● **Given data**:
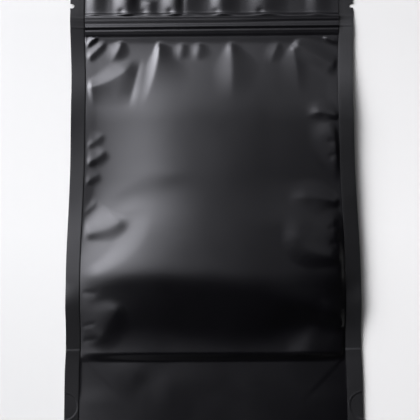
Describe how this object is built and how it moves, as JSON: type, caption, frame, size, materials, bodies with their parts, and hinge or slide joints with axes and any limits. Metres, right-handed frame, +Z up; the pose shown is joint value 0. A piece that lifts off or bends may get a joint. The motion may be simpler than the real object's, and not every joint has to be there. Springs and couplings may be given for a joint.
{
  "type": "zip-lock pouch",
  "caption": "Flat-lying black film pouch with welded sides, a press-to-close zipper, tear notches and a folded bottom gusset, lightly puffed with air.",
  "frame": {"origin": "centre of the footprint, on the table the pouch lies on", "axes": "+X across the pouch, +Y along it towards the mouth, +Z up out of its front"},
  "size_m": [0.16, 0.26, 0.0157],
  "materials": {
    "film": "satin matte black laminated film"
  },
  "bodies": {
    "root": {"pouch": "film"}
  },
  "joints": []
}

● **What is being asked**: Reproduce all the data word for word.

● **Output of the exercise**:
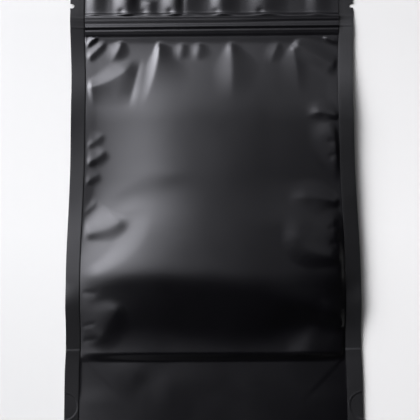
Describe how this object is built and how it moves, as JSON: type, caption, frame, size, materials, bodies with their parts, and hinge or slide joints with axes and any limits. Metres, right-handed frame, +Z up; the pose shown is joint value 0. A piece that lifts off or bends may get a joint. The motion may be simpler than the real object's, and not every joint has to be there. Springs and couplings may be given for a joint.
{
  "type": "zip-lock pouch",
  "caption": "Flat-lying black film pouch with welded sides, a press-to-close zipper, tear notches and a folded bottom gusset, lightly puffed with air.",
  "frame": {"origin": "centre of the footprint, on the table the pouch lies on", "axes": "+X across the pouch, +Y along it towards the mouth, +Z up out of its front"},
  "size_m": [0.16, 0.26, 0.0157],
  "materials": {
    "film": "satin matte black laminated film"
  },
  "bodies": {
    "root": {"pouch": "film"}
  },
  "joints": []
}